At Khar`s Funky Monkey, Ronni Froberg likes it best when he is challenged. Froberg admits that in his field, 70 per cent constitutes flash work (where a tattooist simply transfers an existing style on to the clients` skin). But according to him it is the 30% of original work that that an artist has to live for. It perhaps explains why Funky Monkey has a fair share of `regulars`, with eight out of 10 people coming back for more. He claims to have no signature style though, lamenting that most Indians see tattoos only as another must-have fashion accessory, without holding much meaning for the wearer.
He has had young girls as clients who tell him that since they wear a lot of pink they want a tattoo to match or they pick the same old themes and tell him to make theirs unique. He has around 500 Om symbols done so far. And he is running out of ways to make new ones. Froberg also draws the line at disrespectful imagery like alien Buddhas with ganja.
But flash work is not a problem for Vishwas Dorwekar. Whether he is attending to a celebrity client like Avantika Birla at Worli`s "Scissors Over Comb" salon or tattooing a Hindu priest under a naked light bulb in his dingy VT workshop, it`s all done freehand. Though being the third generation tattoo designer, he has kept his traditions in mind when he designs. Since he also studies astrology, if a motif is inauspicious he goes ahead only if the client insists.

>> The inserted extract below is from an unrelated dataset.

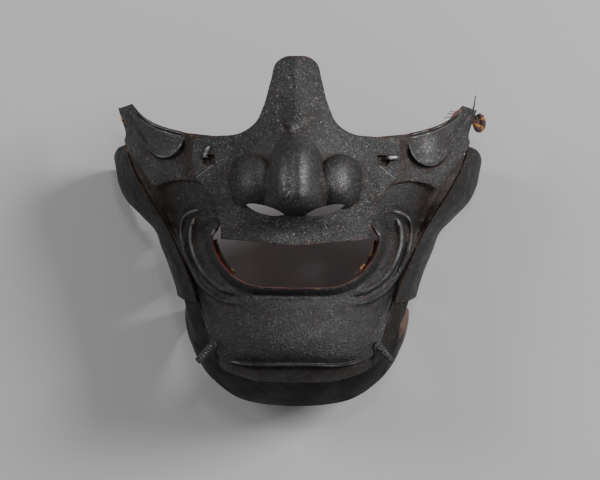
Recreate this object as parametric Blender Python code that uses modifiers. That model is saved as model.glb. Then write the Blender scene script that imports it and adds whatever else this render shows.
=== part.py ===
"""Samurai face guard: a half mask of lacquered iron plates, lying face up on its rear rim.

+Z runs out of the face, +Y to the forehead and +X to the right of the picture. The origin is
on the rear rim's plane under the middle of the mask. All plates follow one form, a rounded
arch whose half width and depth vary from forehead to throat. Each layer of plates is that
form set in by one plate thickness and one gap, so a size changed here carries them all.
"""
import math

import bmesh
import bpy
import numpy as np
from mathutils import Matrix, Vector

# Overall sizes, in metres
HALF_WIDTH = 0.0895
HALF_HEIGHT = 0.0825
FRONT_DEPTH = 0.082
NOSE_RISE = 0.030
ARCH_POWER = 2.35
FLARE_REACH = 0.01
SLOPE_REACH = 0.0005

# Iron plates and their layers, counted from the outside
IRON = 0.0012
PLATE_GAP = 0.00060
LAYER_STEP = IRON + PLATE_GAP
NOSE_LAYER = 0
CHEEK_LAYER = 1
JAW_LAYER = 2
EAR_LAYER = 2
RECESS_LAYER = 3
THROAT_LAYER = 4

# Relief worked into the plates
FOLD_HEIGHT = 0.0019
HOLLOW_DEPTH = 0.0042
POUCH_HEIGHT = 0.0021
CHIN_RISE = 0.0040
EAR_RIDGE = 0.0008
NOSE_BUMP = 0.0014

# Openings through the nose plate
NOSTRIL_LENGTH = 0.0175
NOSTRIL_WIDTH = 0.0050
NOSTRIL_PLACE = (0.172, 0.128)
NOSTRIL_TURN = math.radians(-11)
SLOT_LENGTH = 0.0056
SLOT_WIDTH = 0.0040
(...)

Dorwekar also counsels people on where to place their tattoos to avoid bad luck. And while his original works include religious portraits, Dorwekar also modifies trendy tribal art to incorporate mystic symbols like the Om or the crucifix. But while these artists are eager to innovate, despite the restrictions of their living canvas, most have self-imposed rules on what they will not do.
Dorwekar respects his clients` wishes, even if they sometimes border on the bizarre. Like the time a Solapur man wanted his name on his consenting wife`s forehead or the fan from Pune who has the names of all of Rajesh Khanna`s films tattooed on his body. "There`s no telling what people will want," says Dorwekar, "so I listen to my father`s advice: Become like Arjun and look only at your work."
Dorwekar is indignant about the fact that the government ignores tattooing as an art form. "We can`t get handicraft status because we use a machine," he says, "And there is no association here." And while both Alva and Froberg still have the face or name of an old girlfriend tattooed on their bodies, they just warn a lovelorn client that the tattoo may last longer than the relationship. And they both suggest them to either get something they can cover up later or put the word in a different language.
Alva brings up the old complaint that tattoos still earn a deviant tag, but adds that his family is proud of his work. "My father doesn`t speak English so he can`t tell people I have a tattoo parlour". So he says, "My son is a Tata-BirIa instead. I`m happy to be in such esteemed company." he grins.